* _Short exercise_:
Write the listing out again, all of it, word for word.

* _Excerpted records_:

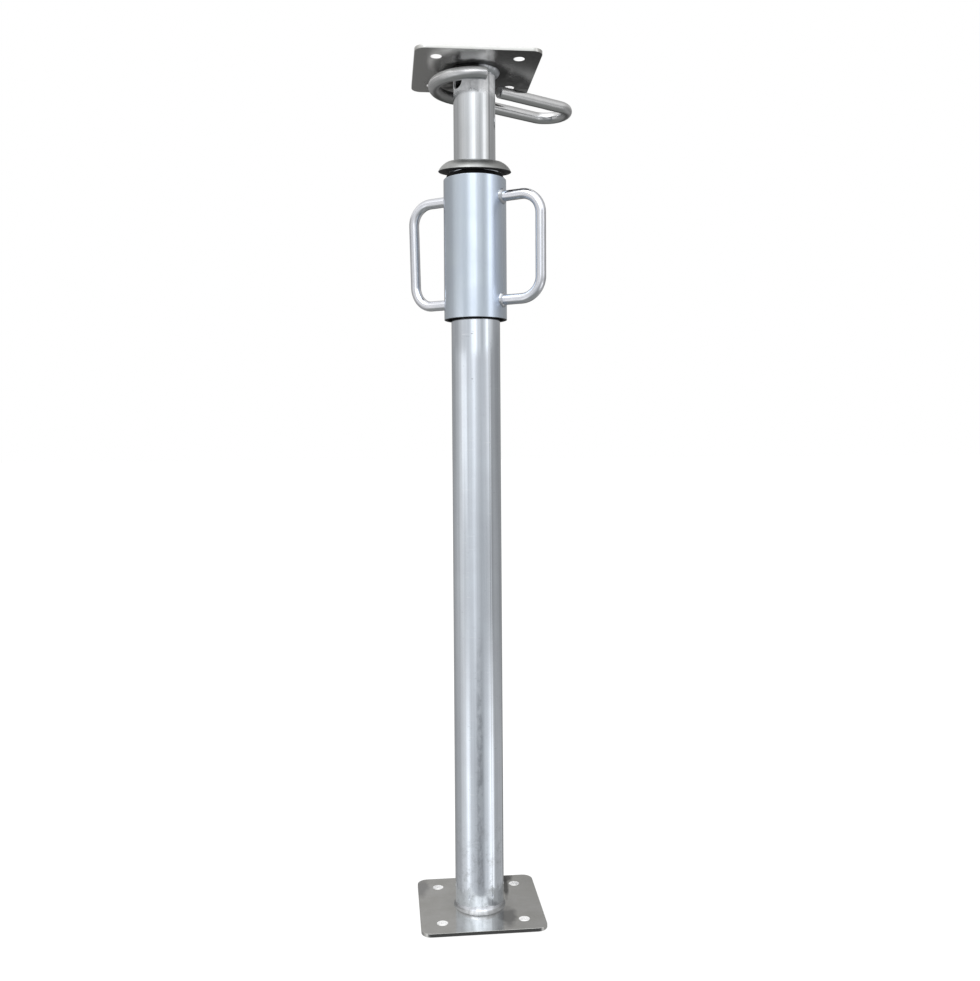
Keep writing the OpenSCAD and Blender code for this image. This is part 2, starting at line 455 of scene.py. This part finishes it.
def give(obj, mat):
    obj.data.materials.clear()
    obj.data.materials.append(mat)


# Near black tones of painted shade: the first in the sleeve's bore, on its lower rim and under the ring,
# the second under the head plate and on the head weld
SHADE_BLACK = (0.012, 0.012, 0.013)
SHADE_DARK = (0.03, 0.03, 0.03)


def tube_wear(g, s):
    """The tube's seam, rubbed marks under the sleeve and old smudges near the foot."""
    turn = s.turn()
    flat = g.joined(g.times(turn, OUTER_R), 0.0, s.z)
    s.layer(g.times(g.near(turn, math.radians(32), 0.012, 0.02), 0.55), (0.3, 0.32, 0.35))
    # short dark dashes across, and pale ones
    dashes = g.span(g.noise(g.scaled(flat, (1, 1, 3.2)), 150, 2, 0.6), 0.66, 0.72)
    under_sleeve = g.near(s.z, SLEEVE_LOW.z - 40 * MM, 30 * MM, 30 * MM)
    upper = g.times(under_sleeve, g.near(turn, math.radians(-24), 0.25, 0.2))
    s.layer(g.times(dashes, g.math("MAXIMUM", upper, 0.25), 0.85), (0.16, 0.16, 0.17), 0.4)
    pale = g.span(g.noise(g.scaled(flat, (0.25, 1, 5), (0.3, 0, 0.7)), 190, 1, 0.5), 0.7, 0.75)
    s.layer(g.times(pale, 0.5), (0.88, 0.9, 0.92), 0.3)
    # smudges
    low = g.times(g.near(s.z, 130 * MM, 90 * MM, 120 * MM), g.near(turn, math.radians(3), 0.07, 0.1))
    patch = g.span(g.noise(g.scaled(flat, (1, 1, 0.5)), 110, 4, 0.65), 0.42, 0.6)
    s.layer(g.times(low, patch, 0.55), (0.25, 0.27, 0.3), 0.3)
    foot = g.near(s.z, 30 * MM, 30 * MM, 60 * MM)
    sides = g.times(foot, g.span(g.noise(flat, 90, 4, 0.7), 0.5, 0.68))
    s.layer(g.times(sides, 0.5), (0.3, 0.31, 0.31), 0.35)


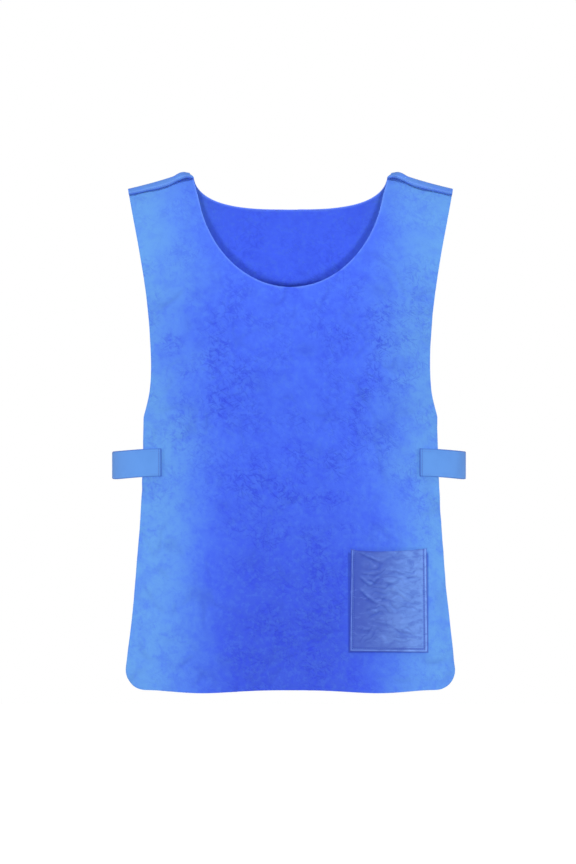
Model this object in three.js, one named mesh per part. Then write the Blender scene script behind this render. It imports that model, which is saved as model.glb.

* _Answer to the problem_:
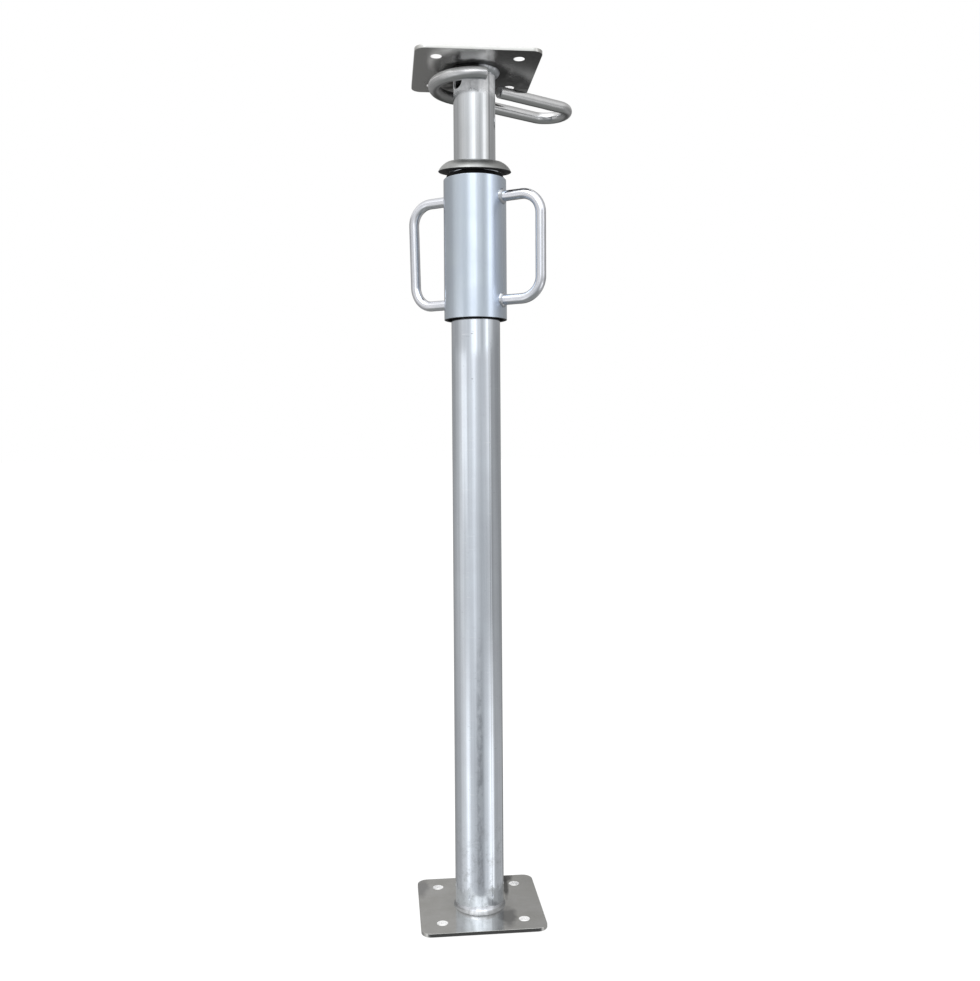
Keep writing the OpenSCAD and Blender code for this image. This is part 2, starting at line 455 of scene.py. This part finishes it.
def give(obj, mat):
    obj.data.materials.clear()
    obj.data.materials.append(mat)


# Near black tones of painted shade: the first in the sleeve's bore, on its lower rim and under the ring,
# the second under the head plate and on the head weld
SHADE_BLACK = (0.012, 0.012, 0.013)
SHADE_DARK = (0.03, 0.03, 0.03)


def tube_wear(g, s):
    """The tube's seam, rubbed marks under the sleeve and old smudges near the foot."""
    turn = s.turn()
    flat = g.joined(g.times(turn, OUTER_R), 0.0, s.z)
    s.layer(g.times(g.near(turn, math.radians(32), 0.012, 0.02), 0.55), (0.3, 0.32, 0.35))
    # short dark dashes across, and pale ones
    dashes = g.span(g.noise(g.scaled(flat, (1, 1, 3.2)), 150, 2, 0.6), 0.66, 0.72)
    under_sleeve = g.near(s.z, SLEEVE_LOW.z - 40 * MM, 30 * MM, 30 * MM)
    upper = g.times(under_sleeve, g.near(turn, math.radians(-24), 0.25, 0.2))
    s.layer(g.times(dashes, g.math("MAXIMUM", upper, 0.25), 0.85), (0.16, 0.16, 0.17), 0.4)
    pale = g.span(g.noise(g.scaled(flat, (0.25, 1, 5), (0.3, 0, 0.7)), 190, 1, 0.5), 0.7, 0.75)
    s.layer(g.times(pale, 0.5), (0.88, 0.9, 0.92), 0.3)
    # smudges
    low = g.times(g.near(s.z, 130 * MM, 90 * MM, 120 * MM), g.near(turn, math.radians(3), 0.07, 0.1))
    patch = g.span(g.noise(g.scaled(flat, (1, 1, 0.5)), 110, 4, 0.65), 0.42, 0.6)
    s.layer(g.times(low, patch, 0.55), (0.25, 0.27, 0.3), 0.3)
    foot = g.near(s.z, 30 * MM, 30 * MM, 60 * MM)
    sides = g.times(foot, g.span(g.noise(flat, 90, 4, 0.7), 0.5, 0.68))
    s.layer(g.times(sides, 0.5), (0.3, 0.31, 0.31), 0.35)


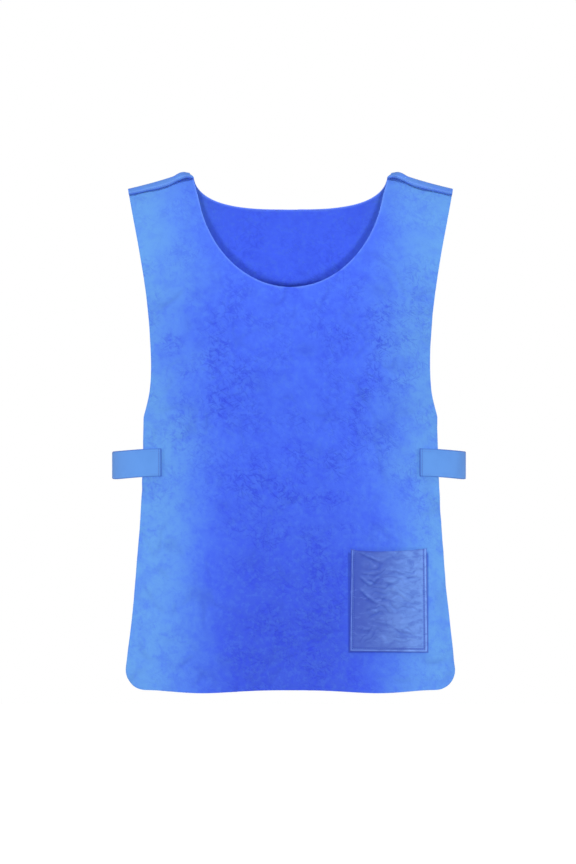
Model this object in three.js, one named mesh per part. Then write the Blender scene script behind this render. It imports that model, which is saved as model.glb.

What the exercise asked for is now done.